Re-imagining postcolonial futures:
knowledge transactions and contests
of culture in the African present.
9-11 July 2009
at Centre for Humanities Research,
University of the Western Cape
Call for Papers:
At a time of intensified political shifts and realignments, and renewed appeals to culture and indigenous knowledge, the re-imagining of the nation and society in South Africa poses challenges to the scripts of postcolonial studies. These contests and issues in debate are being felt at every level in public culture. They are also part of an emergent sense of uncertainty in many societies around the world that at the same time hold out new possibilities for redefinition and reconstitution. What are the new scripts for daily life? How might the postcolony be rendered liveable? What are the boundaries of the new nation? What are the markers of time in the African present and how is expertise being reconstituted in the humanities? Is it possible to imagine different ethical relations between knowledge projects and lived experience? And how might knowledge unravel the histories of violence in the postcolony?
This conference seeks to create a platform for ideas, engagements and analyses that are alert to the new complexities and nuances that underlie the seemingly banal expressions of politics in public life. South African scholarship needs to be placed in a critical relation to other postcolonial projects because of the danger of South African exceptionalism.

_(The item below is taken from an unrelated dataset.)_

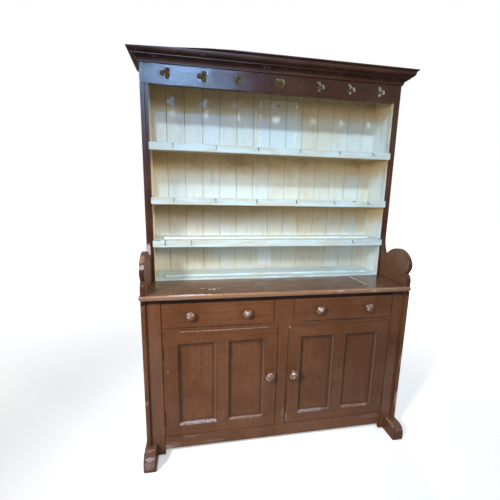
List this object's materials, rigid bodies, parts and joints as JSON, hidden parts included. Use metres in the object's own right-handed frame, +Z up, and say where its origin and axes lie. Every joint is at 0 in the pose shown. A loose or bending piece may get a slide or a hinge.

The challenges of rethinking knowledge have given rise to a substantial rearrangement of academic inquiry. Museum studies, heritage, indigenous knowledge and archival platforms are emerging as critical sites for new engagements in the humanities. The very organisation of research is being called into question as universities worldwide strive to establish research centres alongside discipline-based knowledge processes. At the same time the scripts of expertise and service to the community are increasingly called into question.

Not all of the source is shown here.